Case 4 is the only problem to be worried about, but I don't think anything that
important is stored in the EEPROM.
It seems likely that there would already be other problems as well if it ever
gets this bad. Again, the e1000 module could be disabled.

If we are just worried about case 4, then maybe there should be a "dangerous"
config option named "Override EEPROM Check".

Jesse, in response to your comment that "it should never be able to be corrupted
unless your hardware has failed", this most certainly is not the case for me or
most others as it works fine in Linux with the patch, and the Windows e1000
driver doesn't even seem to care about the EEPROM checksum!

Comment 10 Jesse Brandeburg 2006-11-06 14:46:44 UTC

ugh, sorry for the long response, but here goes.

bugme-daemon@bugzilla.kernel.org wrote:
> ------- Additional Comments From phrh@yahoo.com  2006-11-04 15:25
> I just tried 2.6.18.1, and I am still having to make this patch to
> the e1000 driver in an otherwise vanilla kernel to fix something that
> has always worked in Windows.

Just because windows works isn't a good thing, see below.

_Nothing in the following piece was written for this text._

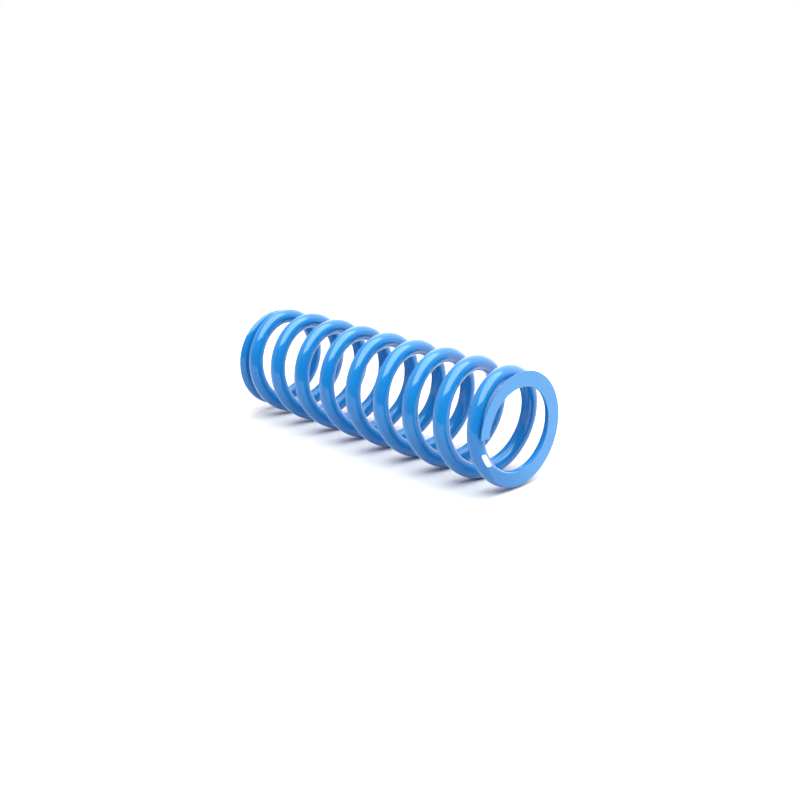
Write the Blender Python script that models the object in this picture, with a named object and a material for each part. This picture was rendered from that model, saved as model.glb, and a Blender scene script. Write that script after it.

> I don't see how deleting line 845-846 of e1000_main.c with "err =
> -EIO; goto err_eeprom;" and leaving the DPRINTK on the line above
> will cause anything bad to happen.
> 
> If the EEPROM checksum is wrong, there will be a few possibilities:
> 1. The checksum mismatch causes nothing bad to happen.  This is the
> case I, and most other results about this I find on Google are in.
> 2. The MAC address is wrong but the card still works... again, the
> chances that this causes something bad are low, but if the MAC
> address is unusable, it should get caught by the next check (Invalid
> MAC Address).  This seems to be the case for Tomasz.
> 3. The EEPROM is unusable and possibly causes strange behavior, in
> which case a look at dmesg will reveal a nasty error message about
> the EEPROM.  Again, this is no worse than the current problem of
> having no network card. 
> 4. Maybe it is possible that reading in the EEPROM and using it
> incorrectly causes hardware damage or crashes the kernel.
> 
> In the first two cases, the card will operate no worse than before. 
> In the third, the card will be unusable, and the user could disable
> the e1000 kernel module in the worst case.
> 
> Case 4 is the only problem to be worried about, but I don't think
> anything that important is stored in the EEPROM.
> It seems likely that there would already be other problems as well if
> it ever gets this bad. Again, the e1000 module could be disabled.

This is where the argument falls apart.  On the PCI/PCI-X (and some
PCIe) versions of e1000 the phy for the most part initializes itself
correctly.  On the 82547, and 82571/2, and 82562 chips the eeprom
configures more than just the MAC, it also configures the PHY, including
transmit power settings and PCI express link settings, and possibly the
firmware for the management engine.  Especially these versions of
hardware MUST have an eeprom which is configured correctly to be
reliable and stable.  Worst case is that a marginal quality link partner
is actually ruined (I'm not sure if this really can happen or not), best
case (for a screwed up eeprom phy settings) is that we wouldn't pass
FCC, but that things would still work.  The eeprom also configures pins
on our part to be input/output, if these are configured wrong lots of
different things could happen, some as simple as LEDs not working,
others as bad as never getting link up messages from fiber cards.

> If we are just worried about case 4, then maybe there should be a
> "dangerous" config option named "Override EEPROM Check".

This would probably be safe, but we are in between a rock and a hard
place here.  We actually do have to pay money out to repair/replace
motherboards that are returned to Intel under warranty.  

> Jesse, in response to your comment that "it should never be able to
> be corrupted unless your hardware has failed", this most certainly is
> not the case for me or most others as it works fine in Linux with the
> patch, and the Windows e1000 driver doesn't even seem to care about
> the EEPROM checksum! 

Windows (driver) doesn't care about the checksum because they have to
try to decrease driver load time due to crazy microsoft constraints.  If
you run the PROSet/Control panel application from Intel and run the
eeprom test (maybe as part of the self test?), it should fail with an
eeprom checksum failure.

If it passes then this gets even wierder.

If you would like to update your eeprom checksum (at your own risk) you
can use ethtool -E and program word 5 (bytes offset decimal 0 based
count 10/11) to anything you want.  ethtool -i will show the binary
coded decimal version you programmed into the eeprom, but it is not used
for anything else.

****** Patrick, in your very specific case I was able to validate that
your eeprom looks okay for all the important bytes.  You can try
updating the checksum using ethtool -E as mentioned above and things
should be okay.  This will not apply to everyone.

Comment 11 Jesse Brandeburg 2006-12-18 14:58:40 UTC

patrick? any response?

Comment 12 Adrian Bunk 2007-02-20 11:54:53 UTC

Please reopen this bug if it's still present with kernel 2.6.20.